SI derived unit of molar energy

The joule per mole (symbol: J·mol^{−1} or J/mol) is the unit of molar energy, which is the ratio of energy to amount of substance in the International System of Units (SI).

The energy concerned may be thermodynamic energy, enthalpy, etc. For example, the Gibbs free energy of a compound in the area of thermochemistry is often quantified with the unit kilojoule per mole (symbol: kJ·mol^{−1} or kJ/mol).
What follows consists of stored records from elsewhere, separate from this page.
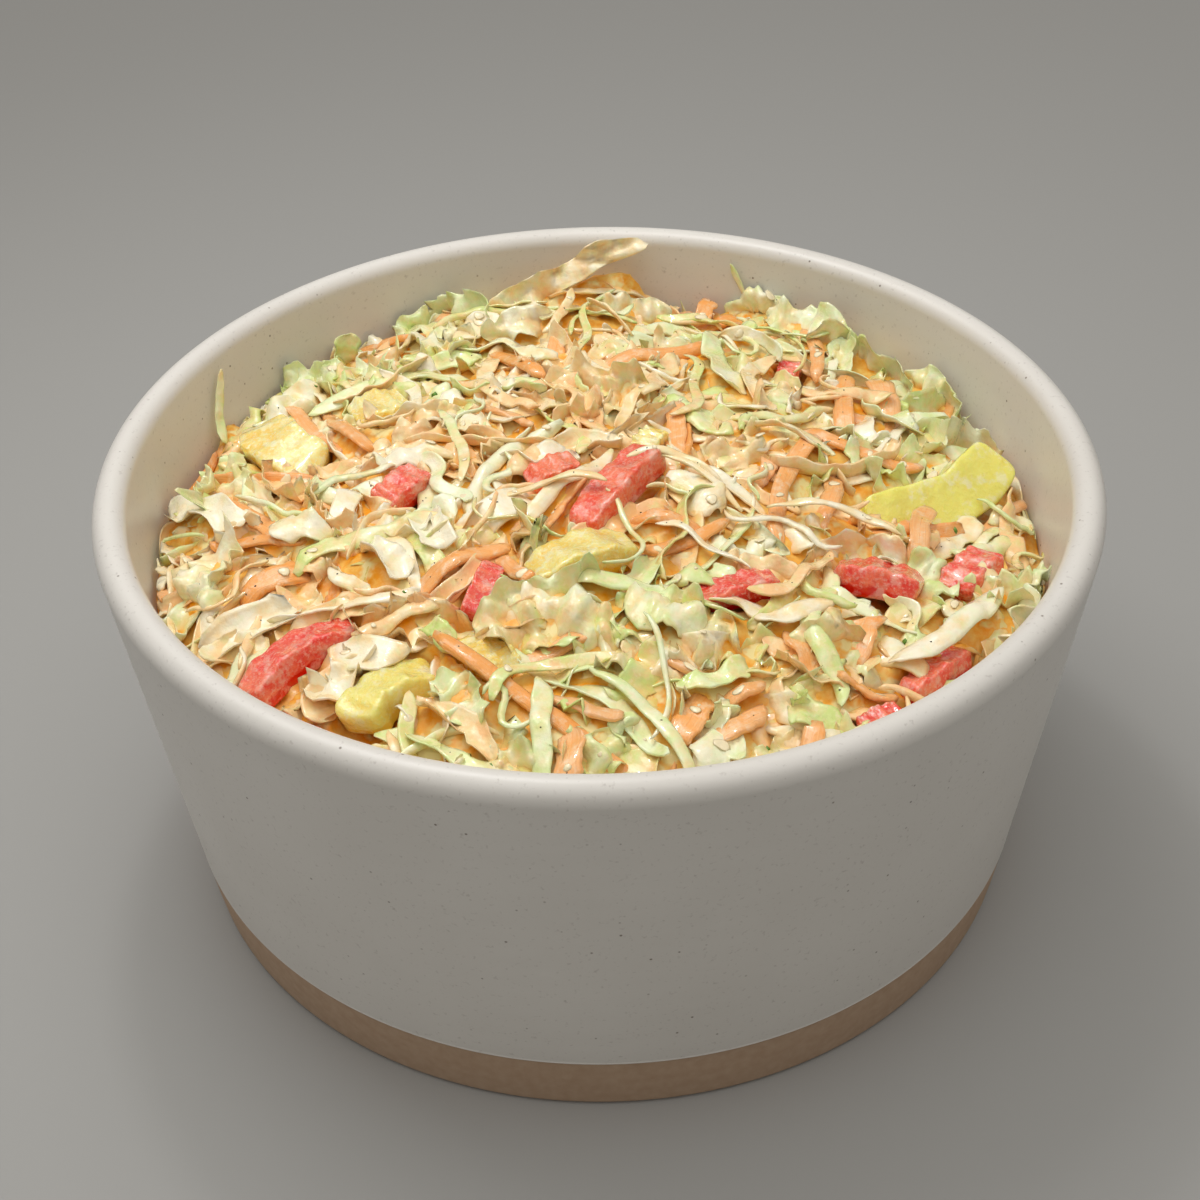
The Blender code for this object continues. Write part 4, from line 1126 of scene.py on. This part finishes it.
def makeCore(c):
    # The heap under the shreds: the core grid read on rings and closed down to the bowl's floor
    turn = np.linspace(0, 2 * np.pi, c["segments"], endpoint=False)
    radius = (innerRadius(c["edgeTop"]) - c["wallGap"]) * np.sqrt(np.linspace(1, 0.0004, c["rings"]))
    x, y = radius[:, None] * np.cos(turn), radius[:, None] * np.sin(turn)
    i, j = cellOf(x, y)
    relief = crumple(np.stack([gridX, gridY, 0 * gridX], 2), 0.4, fineWaves)
    bare = bareCore(gridX, gridY) - c["belowBare"]
    filled = np.maximum(levelGrid - c["belowLevel"], bare) + c["relief"] * relief
    filled = blurred(np.where(guard > 0, np.minimum(filled, coreGrid), filled), 1.0)
    top = np.where(guard[i, j] > 0, np.minimum(filled[i, j], coreGrid[i, j] - c["underPepper"]), filled[i, j])
    heights = np.array(c["sideHeights"])[:, None] + 0 * turn
    sideR = [*c["footRadii"], *(innerRadius(z) - c["wallGap"] for z in c["sideHeights"][3:])]
    sideR = np.array(sideR)[:, None]
    side = np.stack([sideR * np.cos(turn), sideR * np.sin(turn), heights], 2)
    points = np.concatenate([side, np.stack([x, y, top], 2)])
    dress(buildMesh("slawCore", points * mm, *tubeFaces(1, *points.shape[:2])), slawDepth(c), "slaw")


def slawDepth(c):
    # What lies between the top shreds: chopped cabbage in dressing, coloured saturated orange-yellow as painted
    # shade for the warm bounced light deep in the gaps.
    # It gives the eye wet orange-yellow gaps with paler patches.
    material, nodes, shader = newMaterial("slawDepthPaintedShade")
    coord = objectCoord(nodes)
    low, high, patch = c["colours"]
    colour = mixColours(nodes, mapped(nodes, noise(nodes, coord, 260.0, 4.0, 0.6), 0.35, 0.65), low, high)
    colour = mixColours(nodes, mapped(nodes, noise(nodes, coord, 150.0), 0.52, 0.6), colour, patch)
    setShader(shader, {"Base Color": colour, "Roughness": 0.3, "Specular IOR Level": 0.3})
    return material


# The main run

print("camera and light")
makeCamera(cameraSet)
makeLight(lightSet)
makeFloor(lightSet)

print("bowl")
makeBowl(bowl)

print("pepper")
makePeppers("red_pepper", redPieces, pepperFlesh("redBellPepper", redFlesh))
makePeppers("yellow_pepper", yellowPieces, pepperFlesh("yellowBellPepper", yellowFlesh))

print("shreds")
targetGrid = heapTop(gridX, gridY)
firstLayer = np.maximum(topGrid, targetGrid - heap["firstLayerBelow"])
topGrid = np.where(guard > 0, topGrid, firstLayer)
# The rounds in which the heap grows, with how many pieces each tries to lay. Those that
# start with "cover" bridge the gaps left between pieces; "heroes" are the placed pieces.
rounds = [
    ("frill", 40), ("sheet", 50), ("shred", 40), ("leaf", 10), ("carrot", 24), ("frill", 30), ("stalk", 16),
    ("shred", 40), ("sheet", 40), ("carrot", 20), ("coverfrill", 36), ("coversheet", 44), ("leafHeroes", 0),
    ("covershred", 56), ("coverleaf", 8), ("coverfrill", 24), ("covercarrot", 14), ("heroes", 0),
    ("coverstrand", 40), ("coversheet", 24), ("covershred", 26),
]
gathered = {key: [] for key in shredKinds}
for key, count in rounds:
    ceilingGrid = np.maximum(targetGrid, blurred(topGrid, heap["ceilingBlur"]))
    if key == "leafHeroes":
        gathered["leaf"].append(heroLeaves(leafHeroes, shredKinds["leaf"]))
        continue
    if key == "heroes":
        for name, pieces in (("carrot", carrotHeroes), ("stalk", chipHeroes), ("shred", cabbageHeroes)):
            gathered[name].append(heroBands(pieces, shredKinds[name], rng))
        for name, pieces in (("sheet", curvedSheets), ("frill", curvedFrills), ("shred", curvedShreds)):
            gathered[name].append(heroCurves(pieces, shredKinds[name]))
        continue
    aim = blurred(topGrid, heap["gapBlur"]) + heap["gapRise"] if key.startswith("cover") else targetGrid
    key = key.removeprefix("cover")
    courses, half, roll = scatter(shredKinds[key], count, rng, aim)
    green = np.zeros(len(half)) if key == "carrot" else greenAt(courses, rng)
    gathered[key].append((courses, half, roll, rng.random(len(half)), green * (0.3 if key == "stalk" else 1)))
levelGrid = blurred(topGrid, heap["levelBlur"])
cabbageMaterial = freshCabbage(cabbageColours)
carrotMaterial = freshCarrot(carrotColours)
for key, parts in gathered.items():
    laid = [np.concatenate(group) for group in zip(*parts)]
    dressing = (carrotMaterial, "carrot") if key == "carrot" else (cabbageMaterial, "cabbage")
    makeBands(f"{key}Bands", shredKinds[key], *laid, rng, *dressing)

print("core")
makeCore(core)

print("dressing")
spots = np.concatenate(topSpots)
for name, material in (
        ("dressingDrops", plainWet("creamyDressing", "#FDEDC4", 0.25, 0.4, 0.1)),
        ("pepperSpecks", plainWet("crackedBlackPepper", "#3A3020", 0.6, 0.0, 0.0)),
        ("herbFlakes", plainWet("choppedGreenHerb", "#5F8F2A", 0.45, 0.2, 0.2))):
    makeSprinkle(name, sprinkles[name], spots, rng, material)

inside = np.hypot(gridX, gridY) < 104
print("heap top over bare core", round(float((topGrid - bareCore(gridX, gridY))[inside].mean()), 2), "mm mean,",
      round(float(topGrid.max()), 1), "mm at most")
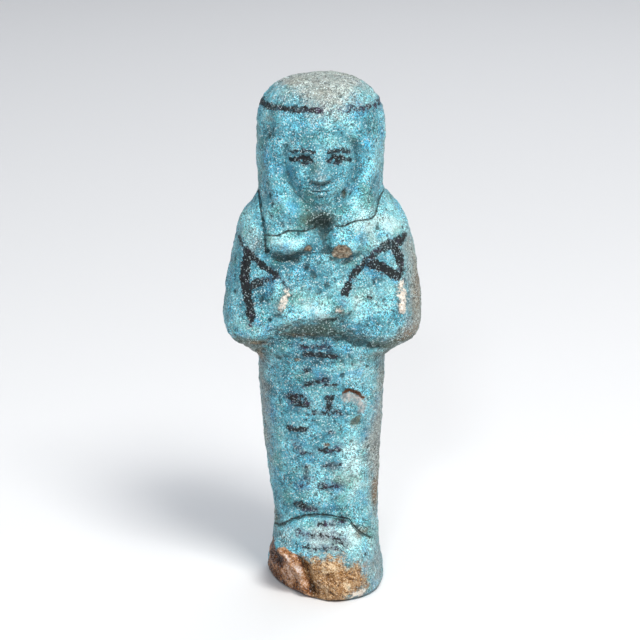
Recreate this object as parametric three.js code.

Physical quantities measured in J·mol^{−1} usually describe quantities of energy transferred during phase transitions or chemical reactions. Division by the number of moles facilitates comparison between processes involving different quantities of material and between similar processes involving different types of materials. The precise meaning of such a quantity is dependent on the context (what substances are involved, circumstances, etc.), but the unit of measurement is used specifically to describe certain existing phenomena, such as in thermodynamics it is the unit of measurement that describes molar energy.

Since there are 6.02214076×10^23 particles (atoms, molecules, ions etc.) per mole, 1 joule per mole is equal to 1 joule multiplied by 6.02214076×10^23 particles. Because of the typical order of magnitude for energy changes in chemical processes, kJ·mol^{−1} is normally used instead of J·mol^{−1}. For example, heats of fusion and vaporization are usually of the order of 10 kJ·mol^{−1}, bond energies are of the order of 100 kJ·mol^{−1}, and ionization energies of the order of 1000 kJ·mol^{−1}. For this reason, it is common within the field of chemistry to quantify the enthalpy of reaction with the unit kJ·mol^{−1}.

Other units sometimes used to describe reaction energetics are the kilocalorie per mole (kcal·mol^{−1}), electronvolt per particle (eV), and wavenumbers in inverse centimeters (cm^{−1}). 1 kJ·mol^{−1} is approximately equal to 1.04×10^-2 eV per particle, 0.239 kcal·mol^{−1}, or 83.6 cm^{−1}. At room temperature (25 °C, or 298.15 K) 1 kJ·mol^{−1} is approximately equal to 0.403 k_{B}T.